El objeto principal de esta revelación personal de Dios, fruto esencial de la oración, es que le conozcamos en cuanto Padre. Por Jesucristo, en la luz del Espíritu, Dios se revela como Padre. El pasaje de Lucas que hemos citado más arriba, en que Jesús exulta de alegría por la revelación escondida a los sabios e inteligentes y manifestada a los pequeños, prosigue con estas palabras: Todo me lo ha entregado mi Padre, y nadie conoce quién es el Hijo sino el Padre, ni quién es el Padre sino el Hijo, y aquel a quien el Hijo quiera revelarlo. Está bien claro que el objeto de esta revelación es el misterio de Dios como Padre. Dios como fuente inagotable de vida, como Origen, como don sin término, como generosidad, y Dios como bondad, ternura, misericordia infinitas. El precioso pasaje del libro de Jeremías en el capítulo 31, que anuncia la Nueva Alianza, se termina con estas palabras: Esta será la alianza que pactaré con la casa de Israel después de aquellos días –oráculo del Señor–: pondré mi Ley en su pecho y la escribiré en su corazón, y Yo seré su Dios y ellos serán mi pueblo.
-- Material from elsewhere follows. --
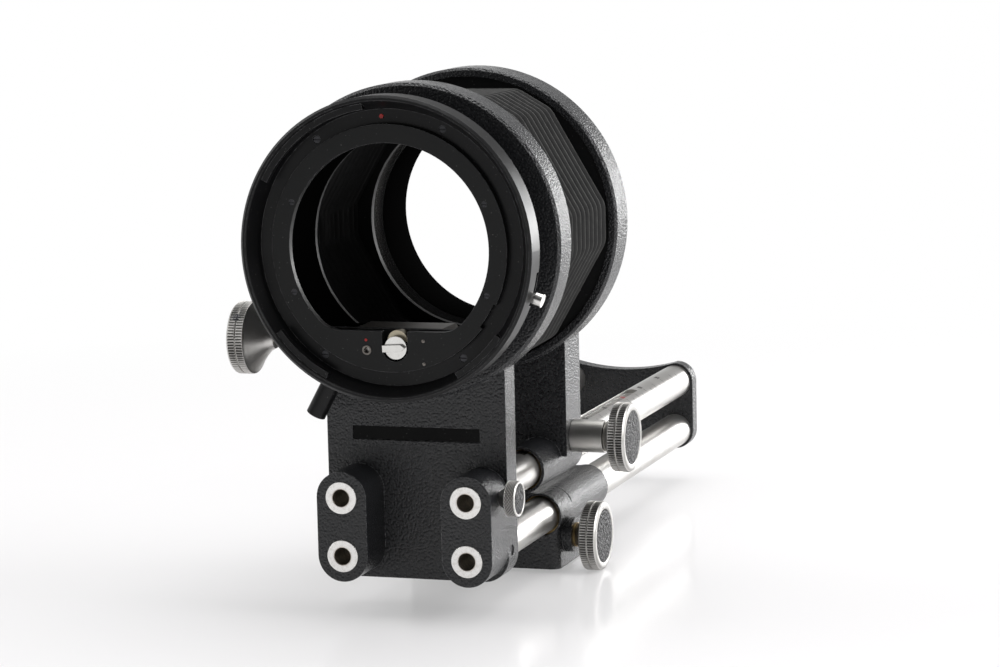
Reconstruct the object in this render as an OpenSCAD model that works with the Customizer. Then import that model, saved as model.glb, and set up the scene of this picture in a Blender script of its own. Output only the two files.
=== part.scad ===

Ya no tendrán que enseñar el uno a su prójimo y el otro a su hermano, diciendo: “Conoced al Señor”, pues todos ellos me conocerán, desde el menor al mayor –oráculo del Señor–, porque habré perdonado su culpa y no me acordaré más de su pecado.
Este texto asocia de manera muy bella el conocimiento de Dios, concedido a todos, con la efusión de su misericordia, de su perdón.
Dios es conocido en su grandeza, su trascendencia, su majestad y su poder infinitos, pero al mismo tiempo en su ternura, su proximidad, su dulzura, su inagotable misericordia. Conocimiento que no es un saber sino una experiencia viva de todo el ser.